No need to lookup vma.
if (addr == 0 && search_bpf_extables(regs->ip)...
is trivial enough and won't penalize page faults in general.
These conditions are not going to happen in the normal kernel code.

> Also, why should BPF get special dispensation to generate a special
> kind of nonsensical page fault that no other kernel code is allowed to
> do?

bpf is special, since it cares about performance a lot
and saving branches in critical path is important.

> 
> >
> > > which we really ought not
> > > to be doing from inside arbitrary bpf programs.
> >
> > Not in arbitrary progs. It's only available to progs loaded by root.
> >
> > > Keep in mind that, if
> > > SMAP is unavailable, the fault code literally does not know whether
> > > the page fault originated form a valid uaccess region.
> > >
> > > There's also always the possibility that you simultaneously run bpf
> > > and something like Wine or DOSEMU2 that actually maps the zero page,
> > > in which case the effect of the bpf code is going to be quite erratic
> > > and will depend on which mm is loaded.
> >
> > It's tracing. Folks who write those progs accepted the fact that
> > the data returned by probe_read is not going to be 100% accurate.
> 
> Is this really all tracing or is some of it actual live network code?
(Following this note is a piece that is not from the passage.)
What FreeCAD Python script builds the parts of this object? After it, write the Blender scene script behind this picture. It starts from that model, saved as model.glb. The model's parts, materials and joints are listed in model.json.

Networking bpf progs don't use this. bpf tracing does.
But I'm not sure why you're asking.
Tracing has higher performance demands than networking.

> >
> > bpf jit can insert !null check before every such special load
> > (since it knows all of them), but it's an obvious performance loss
> > that would be good to avoid. If fault handler can do this
> > if (addr == 0 && ...) search_bpf_extables()
> > at least in some conditions and cpu flags it's already a win.
> > In all other cases bpf jit will insert !null checks.
> 
> Again, there is no guarantee that a page fault is even generated for
> this.  And it doesn't seem very reasonable for the fault code to have
> to decide whether a NULL pointer dereference is a special BPF fault or
> a real user access fault against a VMA at address 9.

The faulting address and faulting ip will precisely identify this situation.
There is no guess work.